REQUIRED WORK =>
From the line with "mesh = cloth_mesh()" to the line with "from math import atan2, radians", both lines included, set down exactly those lines, please, and no others.
=======
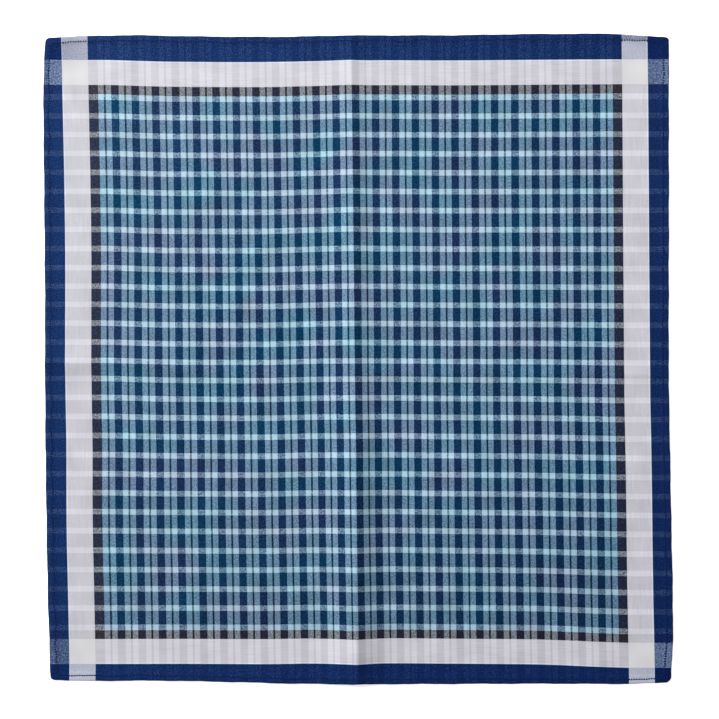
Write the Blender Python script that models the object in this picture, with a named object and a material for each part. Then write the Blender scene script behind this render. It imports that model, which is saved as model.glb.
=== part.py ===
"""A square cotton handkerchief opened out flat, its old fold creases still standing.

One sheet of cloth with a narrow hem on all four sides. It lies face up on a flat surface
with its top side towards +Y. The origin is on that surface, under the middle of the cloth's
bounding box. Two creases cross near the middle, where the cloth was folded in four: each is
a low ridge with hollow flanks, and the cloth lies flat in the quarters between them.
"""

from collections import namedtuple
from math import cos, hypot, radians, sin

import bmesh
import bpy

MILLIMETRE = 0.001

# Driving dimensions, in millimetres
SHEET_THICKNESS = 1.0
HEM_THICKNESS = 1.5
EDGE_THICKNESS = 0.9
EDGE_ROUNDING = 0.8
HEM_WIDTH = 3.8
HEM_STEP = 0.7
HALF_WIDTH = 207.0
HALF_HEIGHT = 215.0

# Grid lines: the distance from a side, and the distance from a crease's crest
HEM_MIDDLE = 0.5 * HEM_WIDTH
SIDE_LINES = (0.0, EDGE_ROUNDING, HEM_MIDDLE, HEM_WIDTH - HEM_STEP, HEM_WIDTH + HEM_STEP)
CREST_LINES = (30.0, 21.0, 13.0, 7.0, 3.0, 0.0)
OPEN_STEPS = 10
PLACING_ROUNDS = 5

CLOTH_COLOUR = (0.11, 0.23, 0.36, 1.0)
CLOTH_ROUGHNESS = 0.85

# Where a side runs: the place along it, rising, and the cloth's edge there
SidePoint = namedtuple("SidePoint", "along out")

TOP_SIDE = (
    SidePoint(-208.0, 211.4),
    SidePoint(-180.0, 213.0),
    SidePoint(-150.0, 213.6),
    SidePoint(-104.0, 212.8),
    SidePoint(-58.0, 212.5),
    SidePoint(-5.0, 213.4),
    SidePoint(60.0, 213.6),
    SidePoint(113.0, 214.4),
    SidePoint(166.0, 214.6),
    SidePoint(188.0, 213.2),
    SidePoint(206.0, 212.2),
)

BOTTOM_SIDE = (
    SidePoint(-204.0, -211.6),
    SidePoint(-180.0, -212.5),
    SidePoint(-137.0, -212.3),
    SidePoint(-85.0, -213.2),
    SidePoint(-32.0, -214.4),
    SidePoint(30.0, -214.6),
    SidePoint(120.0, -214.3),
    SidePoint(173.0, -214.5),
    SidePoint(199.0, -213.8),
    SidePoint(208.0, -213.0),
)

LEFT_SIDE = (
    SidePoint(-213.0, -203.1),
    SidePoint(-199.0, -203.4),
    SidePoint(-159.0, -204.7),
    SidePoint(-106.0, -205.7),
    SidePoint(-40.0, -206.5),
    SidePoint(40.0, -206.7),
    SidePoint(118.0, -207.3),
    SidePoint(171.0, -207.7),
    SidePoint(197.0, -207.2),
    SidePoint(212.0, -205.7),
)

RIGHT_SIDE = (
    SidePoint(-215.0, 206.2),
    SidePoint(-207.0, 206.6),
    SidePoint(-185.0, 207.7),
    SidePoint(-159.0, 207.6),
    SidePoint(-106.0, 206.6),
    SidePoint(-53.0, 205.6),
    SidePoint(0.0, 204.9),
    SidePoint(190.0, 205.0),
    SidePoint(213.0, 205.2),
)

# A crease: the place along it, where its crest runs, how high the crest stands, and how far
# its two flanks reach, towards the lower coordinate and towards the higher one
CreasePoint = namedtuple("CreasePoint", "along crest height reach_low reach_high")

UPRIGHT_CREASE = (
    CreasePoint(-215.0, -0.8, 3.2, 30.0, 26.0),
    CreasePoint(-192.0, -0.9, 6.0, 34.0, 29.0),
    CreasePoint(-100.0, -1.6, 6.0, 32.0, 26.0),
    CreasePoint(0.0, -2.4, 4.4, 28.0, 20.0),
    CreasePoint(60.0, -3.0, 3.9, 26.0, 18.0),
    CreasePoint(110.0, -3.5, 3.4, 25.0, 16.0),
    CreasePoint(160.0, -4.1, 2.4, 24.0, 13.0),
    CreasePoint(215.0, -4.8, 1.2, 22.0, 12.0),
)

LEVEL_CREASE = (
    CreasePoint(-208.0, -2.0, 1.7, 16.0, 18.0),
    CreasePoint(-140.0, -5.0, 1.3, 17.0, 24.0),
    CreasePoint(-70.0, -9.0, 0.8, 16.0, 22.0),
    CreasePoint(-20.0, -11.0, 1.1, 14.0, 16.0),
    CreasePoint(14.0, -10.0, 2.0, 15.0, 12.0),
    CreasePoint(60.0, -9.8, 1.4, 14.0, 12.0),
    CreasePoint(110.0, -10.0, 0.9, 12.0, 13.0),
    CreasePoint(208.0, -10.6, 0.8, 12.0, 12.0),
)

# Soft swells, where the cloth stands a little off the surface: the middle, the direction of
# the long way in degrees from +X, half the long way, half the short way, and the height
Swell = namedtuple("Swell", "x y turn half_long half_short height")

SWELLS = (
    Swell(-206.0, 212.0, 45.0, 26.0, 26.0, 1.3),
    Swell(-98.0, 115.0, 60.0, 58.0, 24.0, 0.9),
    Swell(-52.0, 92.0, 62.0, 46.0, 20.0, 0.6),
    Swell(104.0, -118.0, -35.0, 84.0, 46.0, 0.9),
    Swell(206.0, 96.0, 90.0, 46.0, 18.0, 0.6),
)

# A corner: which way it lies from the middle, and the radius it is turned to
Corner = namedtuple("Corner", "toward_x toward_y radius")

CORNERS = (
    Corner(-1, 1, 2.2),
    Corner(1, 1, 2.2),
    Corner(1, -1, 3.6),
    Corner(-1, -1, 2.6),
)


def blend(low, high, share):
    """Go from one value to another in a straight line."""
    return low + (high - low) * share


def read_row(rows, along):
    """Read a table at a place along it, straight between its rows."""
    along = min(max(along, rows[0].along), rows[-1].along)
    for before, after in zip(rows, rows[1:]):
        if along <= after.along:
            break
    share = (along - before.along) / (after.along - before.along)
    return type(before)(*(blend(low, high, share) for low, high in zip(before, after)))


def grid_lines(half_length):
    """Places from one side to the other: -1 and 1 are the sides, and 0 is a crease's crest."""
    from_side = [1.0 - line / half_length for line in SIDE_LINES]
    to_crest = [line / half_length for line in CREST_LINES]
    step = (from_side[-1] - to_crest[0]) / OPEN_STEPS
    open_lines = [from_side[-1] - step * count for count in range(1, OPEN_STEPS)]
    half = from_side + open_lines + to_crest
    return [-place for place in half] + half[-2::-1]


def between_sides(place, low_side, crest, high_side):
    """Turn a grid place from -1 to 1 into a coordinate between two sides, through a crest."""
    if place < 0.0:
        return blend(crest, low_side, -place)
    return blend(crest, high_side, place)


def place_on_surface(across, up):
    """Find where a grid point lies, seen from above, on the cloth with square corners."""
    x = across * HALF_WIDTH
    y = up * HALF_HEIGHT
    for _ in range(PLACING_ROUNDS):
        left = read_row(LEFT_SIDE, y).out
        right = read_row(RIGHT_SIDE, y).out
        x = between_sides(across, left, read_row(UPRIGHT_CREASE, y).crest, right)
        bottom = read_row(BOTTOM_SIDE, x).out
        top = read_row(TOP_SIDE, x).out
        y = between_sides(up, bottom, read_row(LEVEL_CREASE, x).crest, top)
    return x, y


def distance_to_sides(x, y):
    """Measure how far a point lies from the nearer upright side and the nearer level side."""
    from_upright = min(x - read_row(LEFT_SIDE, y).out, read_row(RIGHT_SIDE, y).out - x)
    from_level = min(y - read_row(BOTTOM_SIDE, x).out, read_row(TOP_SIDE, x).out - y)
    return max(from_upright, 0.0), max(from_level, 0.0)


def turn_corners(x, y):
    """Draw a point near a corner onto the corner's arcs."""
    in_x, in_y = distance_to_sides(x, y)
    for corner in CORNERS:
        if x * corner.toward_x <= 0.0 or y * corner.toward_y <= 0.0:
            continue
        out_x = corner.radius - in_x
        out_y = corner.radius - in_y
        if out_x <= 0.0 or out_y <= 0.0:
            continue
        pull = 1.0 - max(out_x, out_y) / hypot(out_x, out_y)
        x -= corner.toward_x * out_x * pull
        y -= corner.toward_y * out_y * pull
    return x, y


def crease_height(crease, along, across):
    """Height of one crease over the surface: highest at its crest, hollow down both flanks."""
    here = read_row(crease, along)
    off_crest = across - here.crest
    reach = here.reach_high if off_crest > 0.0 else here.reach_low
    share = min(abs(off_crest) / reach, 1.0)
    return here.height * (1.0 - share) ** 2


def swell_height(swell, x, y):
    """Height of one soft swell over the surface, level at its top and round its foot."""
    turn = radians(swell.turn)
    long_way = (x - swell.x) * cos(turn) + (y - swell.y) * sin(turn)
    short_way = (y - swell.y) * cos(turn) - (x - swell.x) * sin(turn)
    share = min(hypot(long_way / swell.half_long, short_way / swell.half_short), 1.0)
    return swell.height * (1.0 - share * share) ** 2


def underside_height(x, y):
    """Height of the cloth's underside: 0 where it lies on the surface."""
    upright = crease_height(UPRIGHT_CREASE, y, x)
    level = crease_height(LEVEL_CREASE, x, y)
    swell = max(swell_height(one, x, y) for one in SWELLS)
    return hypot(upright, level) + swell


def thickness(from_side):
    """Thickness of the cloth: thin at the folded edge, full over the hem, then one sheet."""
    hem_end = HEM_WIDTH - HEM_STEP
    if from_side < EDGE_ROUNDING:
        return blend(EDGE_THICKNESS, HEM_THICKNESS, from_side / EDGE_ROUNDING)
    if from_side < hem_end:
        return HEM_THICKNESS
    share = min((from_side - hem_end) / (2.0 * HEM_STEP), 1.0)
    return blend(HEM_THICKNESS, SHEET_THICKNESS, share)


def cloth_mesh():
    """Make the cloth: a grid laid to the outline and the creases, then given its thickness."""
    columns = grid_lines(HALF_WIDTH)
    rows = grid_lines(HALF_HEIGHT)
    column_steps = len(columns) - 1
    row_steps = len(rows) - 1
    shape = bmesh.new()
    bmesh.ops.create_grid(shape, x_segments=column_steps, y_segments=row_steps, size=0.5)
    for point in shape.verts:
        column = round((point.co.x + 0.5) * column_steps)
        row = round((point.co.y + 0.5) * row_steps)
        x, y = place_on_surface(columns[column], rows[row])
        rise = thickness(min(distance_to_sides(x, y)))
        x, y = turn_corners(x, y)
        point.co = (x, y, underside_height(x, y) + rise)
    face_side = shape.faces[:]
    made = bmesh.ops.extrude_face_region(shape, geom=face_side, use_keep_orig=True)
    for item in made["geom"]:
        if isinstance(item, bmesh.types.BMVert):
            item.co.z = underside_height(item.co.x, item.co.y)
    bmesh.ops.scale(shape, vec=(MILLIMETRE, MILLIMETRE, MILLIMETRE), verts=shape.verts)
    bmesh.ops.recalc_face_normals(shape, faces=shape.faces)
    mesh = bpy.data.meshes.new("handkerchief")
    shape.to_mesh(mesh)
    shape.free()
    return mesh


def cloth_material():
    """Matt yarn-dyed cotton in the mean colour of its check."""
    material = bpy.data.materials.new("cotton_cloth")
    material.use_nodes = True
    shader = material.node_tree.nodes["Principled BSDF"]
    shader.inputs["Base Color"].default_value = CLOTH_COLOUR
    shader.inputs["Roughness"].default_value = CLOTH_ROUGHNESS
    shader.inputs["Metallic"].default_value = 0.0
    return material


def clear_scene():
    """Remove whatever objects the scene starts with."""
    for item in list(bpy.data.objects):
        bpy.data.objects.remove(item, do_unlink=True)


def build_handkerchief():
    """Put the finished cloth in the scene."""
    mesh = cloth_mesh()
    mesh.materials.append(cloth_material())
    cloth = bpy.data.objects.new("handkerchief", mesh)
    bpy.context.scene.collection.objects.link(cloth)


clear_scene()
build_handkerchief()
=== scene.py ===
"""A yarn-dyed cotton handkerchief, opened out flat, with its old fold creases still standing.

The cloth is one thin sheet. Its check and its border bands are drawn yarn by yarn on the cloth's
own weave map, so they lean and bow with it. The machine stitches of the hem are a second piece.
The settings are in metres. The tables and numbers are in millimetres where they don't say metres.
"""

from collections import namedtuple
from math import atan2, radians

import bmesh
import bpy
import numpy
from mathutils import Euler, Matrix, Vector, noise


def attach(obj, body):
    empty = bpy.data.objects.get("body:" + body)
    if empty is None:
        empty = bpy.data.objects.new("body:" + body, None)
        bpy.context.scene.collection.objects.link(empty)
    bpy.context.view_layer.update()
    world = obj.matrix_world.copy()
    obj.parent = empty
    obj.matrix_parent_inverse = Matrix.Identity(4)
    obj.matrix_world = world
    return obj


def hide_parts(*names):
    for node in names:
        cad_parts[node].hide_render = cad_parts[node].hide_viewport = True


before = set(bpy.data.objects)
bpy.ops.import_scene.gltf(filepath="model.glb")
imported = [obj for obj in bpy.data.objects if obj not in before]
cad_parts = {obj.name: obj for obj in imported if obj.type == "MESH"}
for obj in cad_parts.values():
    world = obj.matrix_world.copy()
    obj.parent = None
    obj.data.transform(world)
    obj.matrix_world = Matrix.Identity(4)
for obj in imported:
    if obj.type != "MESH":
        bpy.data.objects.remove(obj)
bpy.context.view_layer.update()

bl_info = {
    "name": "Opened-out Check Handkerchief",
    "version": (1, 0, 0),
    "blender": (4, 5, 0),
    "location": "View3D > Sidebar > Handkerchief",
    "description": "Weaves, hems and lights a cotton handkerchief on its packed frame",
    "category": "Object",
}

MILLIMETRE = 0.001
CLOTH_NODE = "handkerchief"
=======
RESULT FOR THIS EXERCISE =>
    mesh = cloth_mesh()
    mesh.materials.append(cloth_material())
    cloth = bpy.data.objects.new("handkerchief", mesh)
    bpy.context.scene.collection.objects.link(cloth)


clear_scene()
build_handkerchief()
=== scene.py ===
"""A yarn-dyed cotton handkerchief, opened out flat, with its old fold creases still standing.

The cloth is one thin sheet. Its check and its border bands are drawn yarn by yarn on the cloth's
own weave map, so they lean and bow with it. The machine stitches of the hem are a second piece.
The settings are in metres. The tables and numbers are in millimetres where they don't say metres.
"""

from collections import namedtuple
from math import atan2, radians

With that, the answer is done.